21 mar, 2024 - 16:15 • Inês Braga Sampaio
É importante mostrar que os comportamentos racistas em espetáculos desportivos têm consequências, de forma a desencorajá-los e, por outro lado, encorajar a denúncia, conforme explica o presidente da Autoridade para a Prevenção e o Combate à Violência no Desporto (APCVD) à Renascença, a propósito do Dia Internacional da Eliminação da Discriminação Racial.
"A discriminação racial, infelizmente, existe e, tal como na sociedade, também existe e manifesta-se em espetáculos desportivos. Temos tentado aumentar a nossa capacidade de conhecer os casos que existem, porque nem sempre são reportados", assume Rodrigo Cavaleiro.
A APCVD entrou em atividade, com sede em Viseu, em 2019. Desde então, os números de denúncias de racismo, intolerância e outras formas de violência no desporto "têm flutuado, ainda assim, a tendência geral tem sido de um aumento do reporte".
Segundo dados fornecidos pela autoridade à Renascença, antes de 2019 tinham sido registadas 21 situações relacionadas com racismo ou xenofobia em contexto de espetáculos desportivos. Desde que a APCVD iniciou atividade, foram denunciados 110 ocorrências: 17 em 2019/20, uma em 2020/21 (o desporto parou e, depois, decorreu sem adeptos, devido à pandemia de covid-19), 21 em 2021/22, 39 em 2022/23 e, à data do levantamento destes dados, tinham sido feitas 11 denúncias em 2023/24.
Do total de 110 denúncias, 39 foram encaminhadas para o Ministério Público por existência de indícios de prática de crime. As restantes 71 deram lugar a processos de contraordenação instruídos pela APCVD.
Nos casos de condenação, para além das coimas aplicadas (entre 1.750 e 50.000 euros), foram também aplicadas 25 medidas de interdição de acesso a recintos desportivos por infrações relacionadas com racismo ou xenofobia.
Para o presidente da APCVD, o acréscimo de denúncias "resulta do aumento da sensibilização do cidadão geral e de todos os intervenientes".
"Cada vez mais as pessoas não estão dispostas a compactuar com estas situações e denunciam", sustenta Rodrigo Cavaleiro, que assinala que desde o início que "estava sinalizada a necessidade de reduzir o sentimento de impunidade".
O presidente da APCVD refere que as medidas têm vindo a ser adotadas "com a maior celeridade possível". Desde logo, através da interdição do acesso a recintos desportivos a pessoas identificadas por atos de discriminação racial em contexto desportivo, assim como da condenação a que estarão sujeitas "caso exista matéria de prova" para isso.

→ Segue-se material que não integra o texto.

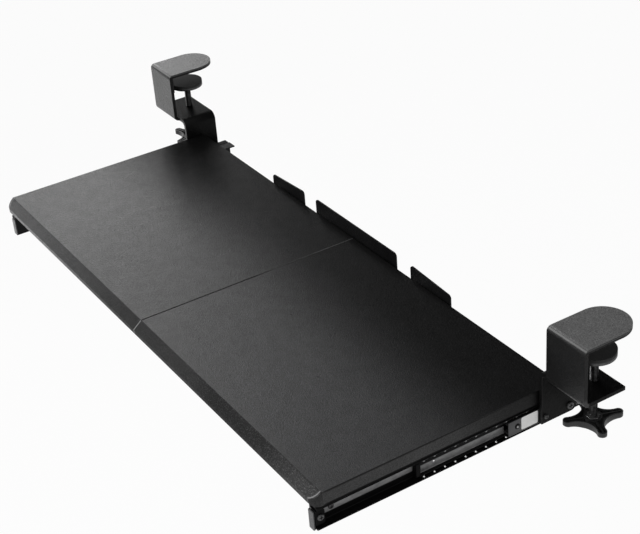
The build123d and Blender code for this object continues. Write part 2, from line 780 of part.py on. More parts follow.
# Right clamp screw, from its hexagon head up into the pad's socket
rod_top = pad_bottom - rod_clearance
with BuildPart() as right_clamp_screw:
    with BuildSketch(Plane.XY.offset(knob_top + insert_proud)):
        with Locations((hook_middle, screw_y)):
            Circle(rod_diameter / 2)
    extrude(amount=rod_top - knob_top - insert_proud)
right_clamp_screw.part.label = "right_clamp_screw"
export_step(right_clamp_screw.part, "parts/right_clamp_screw.step")

with BuildPart() as left_clamp_screw:
    mirror(right_clamp_screw.part, about=Plane.YZ)
left_clamp_screw.part.label = "left_clamp_screw"
export_step(left_clamp_screw.part, "parts/left_clamp_screw.step")

# Right pressure pad: a steel disc with a socket below for the screw's end
with BuildPart() as right_clamp_pad:
    with BuildSketch(Plane.XY.offset(pad_bottom)):
        with Locations((hook_middle, screw_y)):
            Circle(pad_diameter / 2)
    extrude(amount=pad_plate)
    with BuildSketch(Plane.XY.offset(pad_bottom)):
        with Locations((hook_middle, screw_y)):
            RegularPolygon(pad_socket / 2, head_sides)
            Circle(rod_diameter / 2 + rod_clearance, mode=Mode.SUBTRACT)
    extrude(amount=-socket_depth)
right_clamp_pad.part.label = "right_clamp_pad"
export_step(right_clamp_pad.part, "parts/right_clamp_pad.step")

with BuildPart() as left_clamp_pad:
    mirror(right_clamp_pad.part, about=Plane.YZ)
left_clamp_pad.part.label = "left_clamp_pad"
export_step(left_clamp_pad.part, "parts/left_clamp_pad.step")

# Right rubber face of the pad
with BuildPart() as right_pad_rubber:
    with BuildSketch(Plane.XY.offset(pad_rubber_bottom)):
        with Locations((hook_middle, screw_y)):
            Circle(pad_diameter / 2)
    extrude(amount=pad_rubber)
right_pad_rubber.part.label = "right_pad_rubber"
export_step(right_pad_rubber.part, "parts/right_pad_rubber.step")

with BuildPart() as left_pad_rubber:
    mirror(right_pad_rubber.part, about=Plane.YZ)
left_pad_rubber.part.label = "left_pad_rubber"
export_step(left_pad_rubber.part, "parts/left_pad_rubber.step")

# Outline of the knob: four round tips joined by hollow arcs, and where the centres of the arcs lie
tip_reach = knob_radius - knob_tip
waist_gap = knob_waist - knob_tip
hollow_reach = (tip_reach**2 - waist_gap**2) / (sqrt(2) * tip_reach - 2 * waist_gap)
hollow_radius = hollow_reach - knob_waist
hollow_angle = degrees(atan2(hollow_reach / sqrt(2), hollow_reach / sqrt(2) - tip_reach))
knob_axis = Plane(origin=(hook_middle, screw_y, 0))
pocket_floor = knob_top - knob_tip_height + knob_floor

# Right star knob: thin walls, a rib along each arm and a hub, open upwards, on a bottom that rises to its tips
with BuildPart() as right_star_knob:
    for floor, inset, mode in ((knob_bottom, 0, Mode.ADD), (pocket_floor, knob_wall, Mode.SUBTRACT)):
        with BuildSketch(knob_axis.offset(floor)):
            with BuildLine():
                for arm in range(4):
                    heading = radians(knob_turn + 90 * arm)
                    CenterArc(
                        (tip_reach * cos(heading), tip_reach * sin(heading)),
                        knob_tip - inset,
                        knob_turn + 90 * arm - hollow_angle,
                        2 * hollow_angle,
                    )
                    heading = radians(knob_turn + 90 * arm + 45)
                    CenterArc(
                        (hollow_reach * cos(heading), hollow_reach * sin(heading)),
                        hollow_radius + inset,
                        knob_turn + 90 * arm + 180 + hollow_angle,
                        90 - 2 * hollow_angle,
                    )
            make_face()
            if inset:
                Rectangle(2 * knob_radius, knob_rib, rotation=knob_turn, mode=Mode.SUBTRACT)
                Rectangle(2 * knob_radius, knob_rib, rotation=knob_turn + 90, mode=Mode.SUBTRACT)
                Circle(hub_diameter / 2, mode=Mode.SUBTRACT)
        extrude(amount=knob_top - floor, mode=mode)
    with BuildSketch(knob_axis.offset(knob_bottom + knob_floor)):
        RegularPolygon(insert_flats / 2, 6, major_radius=False)
    extrude(amount=knob_height - knob_floor, mode=Mode.SUBTRACT)
    # the underside of each arm slopes up towards its tip
    for arm in range(4):
        heading = radians(knob_turn + 90 * arm)
        along = (cos(heading), sin(heading), 0)
        across = (sin(heading), -cos(heading), 0)
        with BuildSketch(Plane(origin=(hook_middle, screw_y, 0), x_dir=along, z_dir=across)):
            with BuildLine():
                Polyline(
                    (knob_flat, knob_bottom),
                    (knob_radius, knob_bottom),
                    (knob_radius, knob_top - knob_tip_height),
                    close=True,
                )
            make_face()
        extrude(amount=knob_radius, both=True, mode=Mode.SUBTRACT)
right_star_knob.part.label = "right_star_knob"
export_step(right_star_knob.part, "parts/right_star_knob.step")

with BuildPart() as left_star_knob:
    mirror(right_star_knob.part, about=Plane.YZ)
left_star_knob.part.label = "left_star_knob"
export_step(left_star_knob.part, "parts/left_star_knob.step")

# Right hexagon head of the clamp screw, held in the knob's hub
with BuildPart() as right_knob_nut:
    with BuildSketch(Plane.XY.offset(knob_bottom + knob_floor)):
        with Locations((hook_middle, screw_y)):
            RegularPolygon(insert_flats / 2 - insert_clearance, 6, major_radius=False)
    extrude(amount=knob_height - knob_floor + insert_proud)
right_knob_nut.part.label = "right_knob_nut"
export_step(right_knob_nut.part, "parts/right_knob_nut.step")

with BuildPart() as left_knob_nut:
    mirror(right_knob_nut.part, about=Plane.YZ)
left_knob_nut.part.label = "left_knob_nut"
export_step(left_knob_nut.part, "parts/left_knob_nut.step")

# Right side screws' heads: they hold the fixed rail to the side plate
with BuildPart() as right_side_screws:
    with BuildSketch(Plane.YZ.offset(side_outer)):
        with Locations((front_side_screw, rail_mid)):
            RegularPolygon(front_side_head / 2, head_sides)
        with Locations((rear_side_screw, rail_mid)):
            RegularPolygon(rear_side_head / 2, head_sides)
    extrude(amount=side_head_height)
    chamfer(right_side_screws.faces().group_by(Axis.X)[-1].edges(), length=side_head_chamfer)
right_side_screws.part.label = "right_side_screws"
export_step(right_side_screws.part, "parts/right_side_screws.step")

with BuildPart() as left_side_screws:
    mirror(right_side_screws.part, about=Plane.YZ)
left_side_screws.part.label = "left_side_screws"
export_step(left_side_screws.part, "parts/left_side_screws.step")
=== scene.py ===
"""Looks of the clamp-on sliding tray: finishes, threads, balls, screw heads, weld beads, lamps and camera.
Metres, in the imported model's frame: +X right along the platform, +Y from its front to its back, +Z up."""

import math

import bmesh
import bpy
from mathutils import Euler, Matrix, Vector


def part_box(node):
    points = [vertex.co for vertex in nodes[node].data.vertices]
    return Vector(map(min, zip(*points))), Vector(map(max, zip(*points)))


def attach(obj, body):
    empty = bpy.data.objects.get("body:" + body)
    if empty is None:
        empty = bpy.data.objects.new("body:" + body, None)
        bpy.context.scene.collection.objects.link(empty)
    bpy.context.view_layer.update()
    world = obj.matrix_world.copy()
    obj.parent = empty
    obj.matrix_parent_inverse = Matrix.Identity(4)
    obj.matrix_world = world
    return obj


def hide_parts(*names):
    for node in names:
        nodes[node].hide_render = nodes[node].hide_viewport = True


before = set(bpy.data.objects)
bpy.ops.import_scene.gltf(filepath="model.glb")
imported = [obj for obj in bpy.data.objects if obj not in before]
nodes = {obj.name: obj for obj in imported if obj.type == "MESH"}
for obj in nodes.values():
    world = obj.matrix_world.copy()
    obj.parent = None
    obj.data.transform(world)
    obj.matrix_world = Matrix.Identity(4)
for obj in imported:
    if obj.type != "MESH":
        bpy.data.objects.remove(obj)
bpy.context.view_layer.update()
OUTWARD = {"left": -1, "right": 1}


# Shader writing.


class Flow:
    """One output socket. Arithmetic on it adds Math nodes to its finish."""

    def __init__(self, finish, socket):
        self.finish = finish
        self.socket = socket

    def maths(self, operation, *values):
        return self.finish.node("ShaderNodeMath", {"operation": operation}, dict(enumerate(values)))[0]

    def __add__(self, other):
        return self.maths("ADD", self, other)

    def __radd__(self, other):
        return self.maths("ADD", other, self)

    def __sub__(self, other):
        return self.maths("SUBTRACT", self, other)

    def __rsub__(self, other):
        return self.maths("SUBTRACT", other, self)

    def __mul__(self, other):
        return self.maths("MULTIPLY", self, other)

    def __rmul__(self, other):
        return self.maths("MULTIPLY", other, self)

    def __abs__(self):
        return self.maths("ABSOLUTE", self)

    def root(self):
        return self.maths("SQRT", self)

    def at_least(self, other):
        return self.maths("MAXIMUM", self, other)

    def fade(self, none, full):
        """0 at the value none and beyond it, 1 at the value full and beyond it, smooth between them."""
        made = self.finish.node(
            "ShaderNodeMapRange",
            {"interpolation_type": "SMOOTHSTEP"},
            {"Value": self, "From Min": none, "From Max": full, "To Min": 0.0, "To Max": 1.0},
        )
        return made["Result"]


class Outputs:
    """A node's output sockets, each taken as a Flow by its name or number."""

    def __init__(self, finish, made):
        self.finish = finish
        self.made = made

    def __getitem__(self, key):
        return Flow(self.finish, self.made.outputs[key])


def colour(value):
    """A grey level, a red-green-blue triple or a Flow, as a colour socket takes it."""
    if isinstance(value, float):
        return (value, value, value, 1.0)
    if isinstance(value, tuple):
        return (*value, 1.0)
    return value


class Finish:
    """A node material, or the studio's world, that is written as expressions."""

    # the dark matt grey of painted shade and of dull grains
    SHADE_GREY = 0.003

    def __init__(self, name, kind="materials", coordinate="Object"):
        self.material = getattr(bpy.data, kind).new(name)
        self.material.use_nodes = True
        self.tree = self.material.node_tree
        self.tree.nodes.clear()
        self.place = self.node("ShaderNodeTexCoord")[coordinate]
        split = self.node("ShaderNodeSeparateXYZ", {}, {0: self.place})
        self.x, self.y, self.z = split["X"], split["Y"], split["Z"]

    def node(self, kind, settings=None, inputs=None):
        """A new node: settings are its own values, and inputs gives its sockets a constant or a Flow each."""
        made = self.tree.nodes.new(kind)
        for name, value in (settings or {}).items():
            setattr(made, name, value)
        for name, value in (inputs or {}).items():
            if isinstance(value, Flow):
                self.tree.links.new(value.socket, made.inputs[name])
            else:
                made.inputs[name].default_value = value
        return Outputs(self, made)

    def noise(self, scale, detail, roughness, stretch=None):
        where = self.place
        if stretch:
            where = self.node("ShaderNodeVectorMath", {"operation": "MULTIPLY"}, {0: where, 1: stretch})[0]
        inputs = {"Vector": where, "Scale": scale, "Detail": detail, "Roughness": roughness}
        return self.node("ShaderNodeTexNoise", {}, inputs)[0]

    def cells(self, scale):
        return self.node("ShaderNodeTexVoronoi", {}, {"Vector": self.place, "Scale": scale})["Distance"]

    def mix(self, share, first, second):
        """The colour first, with a share of the colour second over it."""
        inputs = {0: share, 6: colour(first), 7: colour(second)}
        return self.node("ShaderNodeMix", {"data_type": "RGBA"}, inputs)[2]

    def bump(self, height, distance, strength):
        inputs = {"Height": height, "Distance": distance, "Strength": strength}
        return self.node("ShaderNodeBump", {}, inputs)["Normal"]

    def close(self, shade_and_dullness=None, **sockets):
        """The surface itself: keyword names are the shader's sockets, with _ for spaces.
        Where the share of painted shade and dullness is above 0, that share of the sheen gives way to a dark
        matt grey:
        painted shade, and on the board also dull grains and the dark seam gap."""
        inputs = {name.replace("_", " "): value for name, value in sockets.items()}
        shader = self.node("ShaderNodeBsdfPrincipled", {}, inputs)[0]
        if shade_and_dullness is not None:
            matt = self.node("ShaderNodeBsdfDiffuse", {}, {"Color": colour(self.SHADE_GREY)})[0]
            shader = self.node("ShaderNodeMixShader", {}, {0: shade_and_dullness, 1: shader, 2: matt})[0]
        self.node("ShaderNodeOutputMaterial", {}, {"Surface": shader})
        return self.material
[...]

"Leva também a que as pessoas acreditem que vale a pena denunciar e que há consequências para essas infrações. Acredito que possam subir os números reportados e as condenações conseguidas por este tipo de casos e que isto tenha um efeito de cada vez mais isolar as pessoas que, infelizmente, insistem neste tipo de comportamentos completamente contrários àqueles que pretendemos que o desporto promova", remata.
Desde a sua criação, a atividade da APCVD partiu do pressuposto de agir conforme as prioridades. Ou seja, centrar-se nas situações já identificadas como críticas a que tinha de ser dada uma resposta.
"Um exemplo claro, a falta de medidas de interdição de acesso a recintos desportivos, uma medida absolutamente essencial. No fundo, reduzir os episódios de violência, intolerância e discriminação reduzindo também a presença de pessoas responsáveis por esses comportamentos", explica o presidente da organização.
Rodrigo Cavaleiro destaca a contribuição das federações desportivas, da Liga Portugal, dos clubes e das forças de segurança no apertar da rede aos comportamentos violentos e discriminatórios, "que permite que se trabalhe muito mais na área da prevenção, mas também na repressão".
No caso do racismo, sinaliza o trabalho desenvolvido com a Comissão Para a Igualdade e Contra a Discriminação Racial, entre outros.
"Todo um caminho ainda por fazer, mas houve um grande progresso na resposta que conseguimos dar", enaltece o presidente da APCVD.
O caso de Marega, então jogador do FC Porto, que abandonou o jogo com o Vitória de Guimarães, em fevereiro de 2020, ajudou a chamar a atenção para os episódios de racismo em Portugal. Oito meses mais tarde, os adeptos em causa foram proibidos de entrar em estádios.
No dia 10 de fevereiro de 2024, o jogo entre Farense e Famalicão foi interrompido, durante cinco minutos, depois de um adepto ter alegadamente dirigido um insulto racista a Chiquinho, dos minhotos. Dois dias depois, o adepto tinha sido identificado, constituído arguido e impedido de entrar em recintos desportivos.